• **AIM**: Copy out each line of the data holding "that".

(Data items)

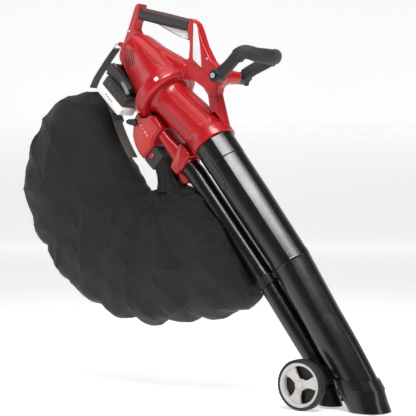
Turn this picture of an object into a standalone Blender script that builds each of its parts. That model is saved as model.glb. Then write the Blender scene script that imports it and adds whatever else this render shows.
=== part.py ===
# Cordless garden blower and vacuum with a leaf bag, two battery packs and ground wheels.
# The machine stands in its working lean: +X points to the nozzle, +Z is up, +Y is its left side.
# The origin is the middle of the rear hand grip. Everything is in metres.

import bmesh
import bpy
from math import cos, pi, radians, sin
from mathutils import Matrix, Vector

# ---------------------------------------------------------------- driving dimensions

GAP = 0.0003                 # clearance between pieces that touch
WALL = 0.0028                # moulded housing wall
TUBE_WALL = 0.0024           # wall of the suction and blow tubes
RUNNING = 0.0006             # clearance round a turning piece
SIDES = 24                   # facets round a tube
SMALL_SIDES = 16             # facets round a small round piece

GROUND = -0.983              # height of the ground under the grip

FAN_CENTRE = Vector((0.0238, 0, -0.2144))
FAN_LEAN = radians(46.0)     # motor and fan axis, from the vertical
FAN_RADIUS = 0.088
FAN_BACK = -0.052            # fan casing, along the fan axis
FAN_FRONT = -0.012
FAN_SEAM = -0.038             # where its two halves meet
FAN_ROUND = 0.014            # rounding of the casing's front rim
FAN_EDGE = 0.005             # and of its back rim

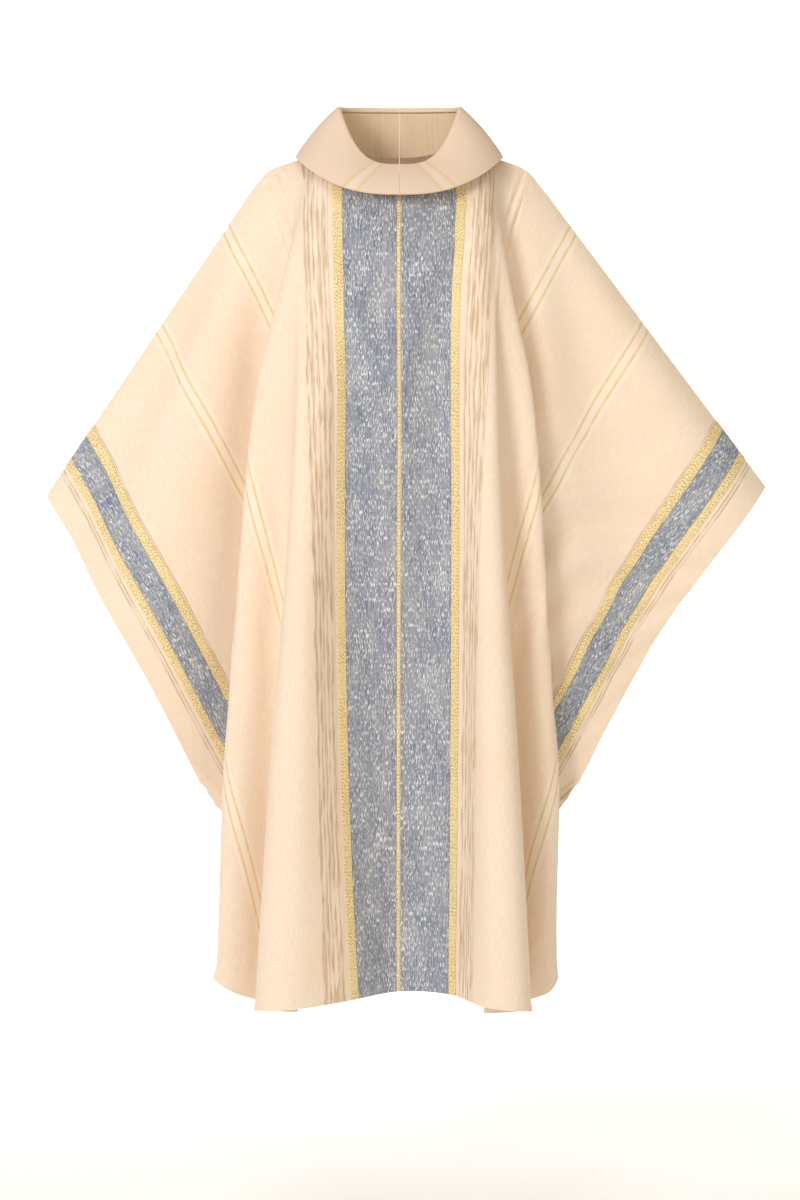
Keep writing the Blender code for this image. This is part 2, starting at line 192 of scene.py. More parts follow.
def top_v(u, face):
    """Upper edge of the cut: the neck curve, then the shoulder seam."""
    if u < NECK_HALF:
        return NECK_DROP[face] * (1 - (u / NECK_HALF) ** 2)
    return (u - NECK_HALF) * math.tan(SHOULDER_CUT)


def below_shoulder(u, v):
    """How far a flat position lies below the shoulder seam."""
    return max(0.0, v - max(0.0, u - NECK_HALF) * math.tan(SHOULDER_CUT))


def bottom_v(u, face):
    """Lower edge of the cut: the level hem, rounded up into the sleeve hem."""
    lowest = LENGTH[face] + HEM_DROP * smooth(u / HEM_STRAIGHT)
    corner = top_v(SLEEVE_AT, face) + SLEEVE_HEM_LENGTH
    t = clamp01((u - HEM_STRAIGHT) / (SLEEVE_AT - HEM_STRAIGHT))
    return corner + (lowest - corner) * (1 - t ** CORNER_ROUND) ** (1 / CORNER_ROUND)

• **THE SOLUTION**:
Turn this picture of an object into a standalone Blender script that builds each of its parts. That model is saved as model.glb. Then write the Blender scene script that imports it and adds whatever else this render shows.
GAP = 0.0003                 # clearance between pieces that touch